Corokalo, a former security officer with a local brigade of the Republika Srpska Army, VRS, said that local Muslims caused conflicts in Sanski Most in May 1992, by refusing to hand over their weapons to the Serbs.

He also blamed an event in Hrustovo village in which a number of non-Serbs was killed, though he did not know how many, on “a number of people who got out of control”.

The witness said that paramilitary forces led by Zeljko Raznatovic “Arkan” were responsible for “all the evil” that befell about 1,000 Muslims and Croats from the village of Aganovici in the autumn of 1995, admitting that these people had “caused no troubles” to the Serbian authorities during the war.

Corokalo said Arkan’s men abused Serbs as well, and shaved their heads if they left the battlefield running away from Muslim-Croat offensives. They also shaved the head of the director of the hotel in Sanski Most in which they stayed, because their “pie was cold”, the witness said.

Mladic, former Commander of the VRS Main Headquarters, is charged with the persecution of Muslims and Croats throughout BiH, which reached the scale of genocide in six municipalities, including Sanski Most.

Mladic is also charged with genocide in Srebrenica, with terrorising the local population in Sarajevo and taking UNPROFOR members hostage.

During the cross-examination the prosecutors said that no significant quantity of weapons was found in Muslim and Croat homes in Sanski Most, quoting a document issued by Serbian police. Corokalo disagreed, asking “what a rather significant quantity means”.

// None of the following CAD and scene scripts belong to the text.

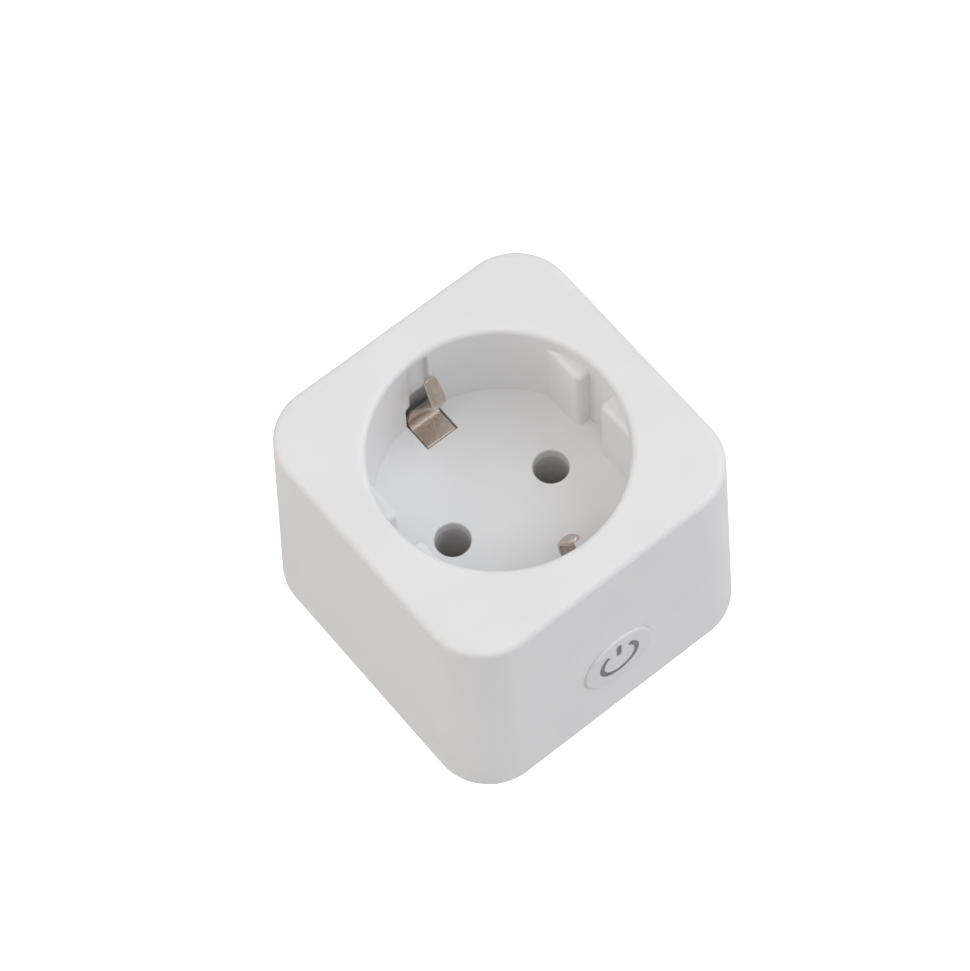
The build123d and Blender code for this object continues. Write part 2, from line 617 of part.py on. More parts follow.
with BuildPart() as tact_switch_plunger:
    with BuildSketch(Plane.XZ.offset(-PLUNGER_FRONT_Y)):
        with Locations((0, BUTTON_Z)):
            Circle(PLUNGER_R)
    extrude(amount=PLUNGER_FRONT_Y - SWITCH_FRONT_Y - 1.5)
    fillet(tact_switch_plunger.edges().group_by(Axis.Y)[0], 0.2)
save(tact_switch_plunger, "tact_switch_plunger")

SWITCH_BOARD_X = 11.0
SWITCH_BOARD_TOP = 23.0
LED_Z = (BUTTON_Z + 3.6, BUTTON_Z + 4.85)

with BuildPart() as button_board:
    board_y = (SWITCH_BOARD_Y - SWITCH_BOARD, SWITCH_BOARD_Y)
    slab((-SWITCH_BOARD_X, SWITCH_BOARD_X), board_y, (BOARD_TOP + 0.05, SWITCH_BOARD_TOP))
save(button_board, "button_board")

with BuildPart() as status_led:
    led_y = SWITCH_BOARD_Y - SWITCH_BOARD
    slab((-1, 1), (led_y - 0.8, led_y), LED_Z)
    fillet(status_led.faces().sort_by(Axis.Y)[0].edges(), 0.2)
save(status_led, "status_led")


# --- Boards and components ---

BOARD_CORNER = 9.0
BOARD_CLEAR = 0.2
RELAY_X = (-14.5, 14.5)
RELAY_Y = (9.0, 21.7)
RELAY_TOP = BOARD_TOP + 15.7
CASE = 0.8
RELAY_BASE = 2.0

# The main board: its corners are cut away for the screw bosses, and it is slotted where the pin
# straps and the earth link pass through.
with BuildPart() as main_board:
    with BuildSketch(Plane.XY.offset(BOARD_BOTTOM)):
        Rectangle(BOARD_SIZE, BOARD_SIZE)
        with Locations(*corners):
            Circle(BOSS_R + 0.6, mode=Mode.SUBTRACT)
        with GridLocations(BOARD_SIZE, BOARD_SIZE, 2, 2):
            Rectangle(BOARD_CORNER, BOARD_CORNER, mode=Mode.SUBTRACT)
        with GridLocations(2 * PIN_STRAP_X - STRAP, 0, 2, 1):
            strap_slot = (STRAP + 2 * BOARD_CLEAR, 2 * (PIN_STRAP_HALF + BOARD_CLEAR))
            Rectangle(*strap_slot, mode=Mode.SUBTRACT)
        with Locations((0, LINK_Y + STRIP / 2)):
            link_slot = (2 * (LINK_HALF + BOARD_CLEAR), STRIP + 2 * BOARD_CLEAR + 0.1)
            Rectangle(*link_slot, mode=Mode.SUBTRACT)
    extrude(amount=BOARD)
save(main_board, "main_board")

with BuildPart() as relay_cover:
    slab(RELAY_X, RELAY_Y, (BOARD_TOP + 0.5, RELAY_TOP))
    fillet(relay_cover.edges().filter_by(Axis.Z), 0.6)
    fillet(relay_cover.edges().group_by(Axis.Z)[-1], 0.4)
    inner_x = (RELAY_X[0] + CASE, RELAY_X[1] - CASE)
    inner_y = (RELAY_Y[0] + CASE, RELAY_Y[1] - CASE)
    slab(inner_x, inner_y, (BOARD_TOP, RELAY_TOP - CASE), mode=Mode.SUBTRACT)
save(relay_cover, "relay_cover")

with BuildPart() as relay_base:
    base_x = (inner_x[0] + 0.05, inner_x[1] - 0.05)
    base_y = (inner_y[0] + 0.05, inner_y[1] - 0.05)
    slab(base_x, base_y, (BOARD_TOP, BOARD_TOP + RELAY_BASE))
save(relay_base, "relay_base")

# The relay's magnet: a pole inside a wound bobbin, with an L yoke up its left side.
COIL = (-6.0, (RELAY_Y[0] + RELAY_Y[1]) / 2)
COIL_BOTTOM = BOARD_TOP + 3.0
COIL_TOP = BOARD_TOP + 11.0
BOBBIN_R = 4.9
BOBBIN_WALL = 0.6
BOBBIN_FLANGE = 0.8
WINDING_R = 4.5
POLE_R = 1.8
YOKE_X = (-12.6, -4.0)
YOKE = 1.0
YOKE_HALF = 4.0
ARMATURE_Z = COIL_TOP + 0.7
ARMATURE = 1.0
ARMATURE_HALF = 3.6

with BuildPart() as relay_bobbin:
    post(*COIL, BOBBIN_R, (COIL_BOTTOM, COIL_BOTTOM + BOBBIN_FLANGE))
    post(*COIL, BOBBIN_R, (COIL_TOP - BOBBIN_FLANGE, COIL_TOP))
    post(*COIL, POLE_R + BOBBIN_WALL, (COIL_BOTTOM, COIL_TOP))
    post(*COIL, POLE_R + FIT, (COIL_BOTTOM - 1, COIL_TOP + 1), mode=Mode.SUBTRACT)
save(relay_bobbin, "relay_bobbin")

with BuildPart() as relay_winding:
    post(*COIL, WINDING_R, (COIL_BOTTOM + BOBBIN_FLANGE + FIT, COIL_TOP - BOBBIN_FLANGE - FIT))
    fillet(relay_winding.edges().filter_by(GeomType.CIRCLE), 0.3)
    post(*COIL, POLE_R + BOBBIN_WALL + FIT, (COIL_BOTTOM, COIL_TOP), mode=Mode.SUBTRACT)
save(relay_winding, "relay_winding")

with BuildPart() as relay_core:
    post(*COIL, POLE_R, (BOARD_TOP + RELAY_BASE + YOKE, COIL_TOP + 0.3))
save(relay_core, "relay_core")

with BuildPart() as relay_yoke:
    yoke_y = (COIL[1] - YOKE_HALF, COIL[1] + YOKE_HALF)
    yoke_foot = BOARD_TOP + RELAY_BASE
    slab(YOKE_X, yoke_y, (yoke_foot, yoke_foot + YOKE))
    slab((YOKE_X[0], YOKE_X[0] + YOKE), yoke_y, (yoke_foot, ARMATURE_Z - 0.1))
save(relay_yoke, "relay_yoke")

# The armature rocks on the yoke; its spring carries the moving contact over the fixed one.
CONTACT_X = 8.5
CONTACT_R = 1.3
SPRING = 0.3
SPRING_HALF = 2.0
POST_HALF = 1.8

with BuildPart() as relay_armature:
    armature_y = (COIL[1] - ARMATURE_HALF, COIL[1] + ARMATURE_HALF)
    spring_y = (COIL[1] - SPRING_HALF, COIL[1] + SPRING_HALF)
    spring_z = (ARMATURE_Z + ARMATURE, ARMATURE_Z + ARMATURE + SPRING)
    slab((YOKE_X[0] + 0.2, COIL[0] + YOKE_HALF), armature_y, (ARMATURE_Z, spring_z[0]))
    slab((YOKE_X[1], CONTACT_X + SPRING_HALF), spring_y, spring_z)
    post(CONTACT_X, COIL[1], CONTACT_R, (ARMATURE_Z + 0.2, spring_z[1] + SPRING))
save(relay_armature, "relay_armature")

with BuildPart() as relay_fixed_contact:
    anvil_z = (ARMATURE_Z - 2.4, ARMATURE_Z - 1.6)
    slab((CONTACT_X - POST_HALF, CONTACT_X + POST_HALF), spring_y, anvil_z)
    post(CONTACT_X, COIL[1], CONTACT_R, (anvil_z[1], ARMATURE_Z - 0.75))
    post_x = (CONTACT_X + POST_HALF - STRAP, CONTACT_X + POST_HALF)
    slab(post_x, spring_y, (BOARD_TOP + RELAY_BASE, anvil_z[1]))
save(relay_fixed_contact, "relay_fixed_contact")


# Components standing on the board: where each is, and how far it reaches above the board's top.
LEAD_GAP = 0.1
CAN_GROOVE = (1.4, 2.0)
FILM_CAPACITOR = ((17.4, 23.2), (-6.5, 6.5), 11.5)
VARISTOR = ((18.6, 22.2), -12.4, 6.0)
VARISTOR_R = 5.0
RECTIFIER = ((-4.2, 0.6), (-12.2, -8.2), 1.7)
CONTROLLER = ((3.6, 8.6), (-12.2, -8.3), 1.6)
RESISTOR_AT = (13.2, -10.5)
RESISTOR_R = 1.6
RESISTOR_LENGTH = 9.0


def capacitor(x, y, radius, height, name):
    """A radial electrolytic capacitor: a can with a rolled groove near its foot."""
    with BuildPart() as can:
        post(x, y, radius, (BOARD_TOP + LEAD_GAP, BOARD_TOP + height))
        fillet(can.edges().group_by(Axis.Z)[-1], 0.5)
        groove_z = (BOARD_TOP + CAN_GROOVE[0], BOARD_TOP + CAN_GROOVE[1])
        post(x, y, radius + 1, groove_z, mode=Mode.SUBTRACT)
        post(x, y, radius - 0.35, groove_z)
    save(can, name)


def drum_core(x, y, radius, flange, height, name):
    """The bobbin-shaped ferrite of an inductor, wound between its two flanges."""
    with BuildPart() as drum:
        foot = BOARD_TOP + LEAD_GAP
        top = BOARD_TOP + height
        post(x, y, radius, (foot, foot + flange))
        post(x, y, radius - 0.9, (foot + flange, top - flange))
        post(x, y, radius, (top - flange, top))
    save(drum, name)


def chip(x_range, y_range, top, name):
    """A moulded chip package with its upper edges drafted."""
    with BuildPart() as package:
        slab(x_range, y_range, (BOARD_TOP + LEAD_GAP, BOARD_TOP + top))
        chamfer(package.edges().group_by(Axis.Z)[-1], 0.25)
    save(package, name)


capacitor(-20.0, 8.5, 4.0, 12.0, "input_capacitor")
capacitor(-20.3, -2.0, 3.15, 11.0, "output_capacitor")
drum_core(20.0, 12.2, 3.9, 1.5, 9.5, "filter_choke")
drum_core(-10.0, -10.2, 3.6, 1.2, 7.4, "buck_inductor")
chip(*RECTIFIER, "bridge_rectifier")
chip(*CONTROLLER, "power_controller")

with BuildPart() as film_capacitor:
    film_x, film_y, film_top = FILM_CAPACITOR
    slab(film_x, film_y, (BOARD_TOP + LEAD_GAP, BOARD_TOP + film_top))
    fillet(film_capacitor.edges().filter_by(Axis.Z), 0.6)
    fillet(film_capacitor.edges().group_by(Axis.Z)[-1], 0.6)
save(film_capacitor, "film_capacitor")

with BuildPart() as varistor:
    disc_x, disc_y, disc_height = VARISTOR
    with BuildSketch(Plane.YZ.offset(disc_x[0])):
        with Locations((disc_y, BOARD_TOP + disc_height)):
            Circle(VARISTOR_R)
    extrude(amount=disc_x[1] - disc_x[0])
    fillet(varistor.edges().filter_by(GeomType.CIRCLE), 1.2)
save(varistor, "varistor")

with BuildPart() as fusible_resistor:
    resistor_z = (BOARD_TOP + 0.6, BOARD_TOP + 0.6 + RESISTOR_LENGTH)
    post(*RESISTOR_AT, RESISTOR_R, resistor_z)
    fillet(fusible_resistor.edges(), 0.6)
save(fusible_resistor, "fusible_resistor")

WIFI_Y = -16.6
WIFI_BOARD = 0.8
WIFI_X = 12.0
WIFI_HEIGHT = 16.0
SHIELD_X = (-10.5, 5.0)
SHIELD_Z = (3.4, 14.8)
SHIELD = 2.0
HEADER_X = 8.0
HEADER_HEIGHT = 2.5

with BuildPart() as wifi_board:
    wifi_back_y = WIFI_Y - WIFI_BOARD
    slab((-WIFI_X, WIFI_X), (wifi_back_y, WIFI_Y), (BOARD_TOP + 0.05, BOARD_TOP + WIFI_HEIGHT))
save(wifi_board, "wifi_board")

with BuildPart() as wifi_shield:
    shield_z = (BOARD_TOP + SHIELD_Z[0], BOARD_TOP + SHIELD_Z[1])
    slab(SHIELD_X, (WIFI_Y, WIFI_Y + SHIELD), shield_z)
    fillet(wifi_shield.edges().filter_by(Axis.Y), 0.6)
save(wifi_shield, "wifi_shield")

with BuildPart() as board_header:
    header_y = (SWITCH_BOARD_Y + FIT, wifi_back_y - FIT)
    slab((-HEADER_X, HEADER_X), header_y, (BOARD_TOP, BOARD_TOP + HEADER_HEIGHT))
save(board_header, "board_header")
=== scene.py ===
import json
import math

import bmesh
import bpy
from mathutils import Matrix, Vector


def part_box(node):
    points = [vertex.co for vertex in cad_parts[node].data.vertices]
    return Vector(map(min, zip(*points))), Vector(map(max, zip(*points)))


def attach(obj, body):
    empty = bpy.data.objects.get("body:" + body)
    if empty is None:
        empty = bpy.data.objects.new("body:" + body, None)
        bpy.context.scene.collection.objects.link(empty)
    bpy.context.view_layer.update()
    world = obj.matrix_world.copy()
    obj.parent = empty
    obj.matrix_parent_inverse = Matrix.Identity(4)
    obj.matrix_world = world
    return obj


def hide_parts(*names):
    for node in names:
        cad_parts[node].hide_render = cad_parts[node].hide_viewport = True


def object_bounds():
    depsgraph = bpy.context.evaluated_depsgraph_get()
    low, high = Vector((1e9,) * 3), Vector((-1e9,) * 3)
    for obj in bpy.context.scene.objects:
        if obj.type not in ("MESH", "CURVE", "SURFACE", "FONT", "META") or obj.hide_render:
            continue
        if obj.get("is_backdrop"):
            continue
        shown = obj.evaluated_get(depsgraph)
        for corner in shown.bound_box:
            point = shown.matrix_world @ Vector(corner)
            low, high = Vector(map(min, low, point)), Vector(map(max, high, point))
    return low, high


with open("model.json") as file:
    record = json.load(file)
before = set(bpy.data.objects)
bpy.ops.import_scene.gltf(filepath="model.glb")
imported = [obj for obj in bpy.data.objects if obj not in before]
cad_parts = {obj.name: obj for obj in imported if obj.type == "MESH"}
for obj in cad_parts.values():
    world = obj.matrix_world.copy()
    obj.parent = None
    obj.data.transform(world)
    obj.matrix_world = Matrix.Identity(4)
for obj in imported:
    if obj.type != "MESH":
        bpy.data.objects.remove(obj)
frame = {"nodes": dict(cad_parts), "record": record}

# Driving values, taken from the frame. Lengths here are metres; pieces are drawn in millimetres.
CAD_LOW, CAD_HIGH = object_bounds()
MM = 0.001
FRONT_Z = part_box("front_housing")[1].z
FLOOR_GAP = 3 * MM
FLOOR_Z = CAD_LOW.z - FLOOR_GAP


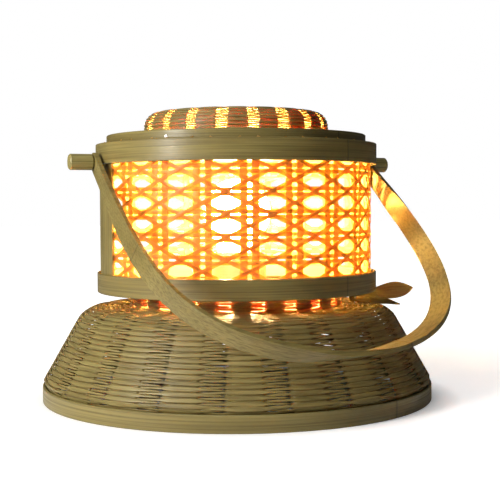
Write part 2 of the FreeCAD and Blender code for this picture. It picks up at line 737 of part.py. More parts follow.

Asked if he knew that, on May 31, 1992 Serbian forces killed 22 unarmed civilians in a garage in Hrustovo, the witness said he did not have that information, although he had examined arrested local residents in the village.

The Prosecutor then asked him if he had been informed that, on that same day, several Muslims and Croats were killed on a bridge in neighbouring Vrhpolje. Corokalo said that he heard about the killings “in the town in those days”.

Responding to a prosecutor’s suggestion that VRS members were the perpetrators, he said: “I do not know which units did that. I did not indulge in that.”

The witness confirmed that non-Serbs were detained at several locations in Sanski Most and that some were transferred later to a detention camp in Manjaca.

According to the charges, crimes against detainees were committed in a local sports hall, “Krinks” factory and “Betonjerka”.

Corokalo said that “there was no reasons” for the crimes committed against Muslim and Croat residents of Sanski Most by Raznatovic’s paramilitary forces.

However, he said that most non-Serb had left the town even before the arrival of Arkan’s men in 1995.

The trial is due to continue on November 19.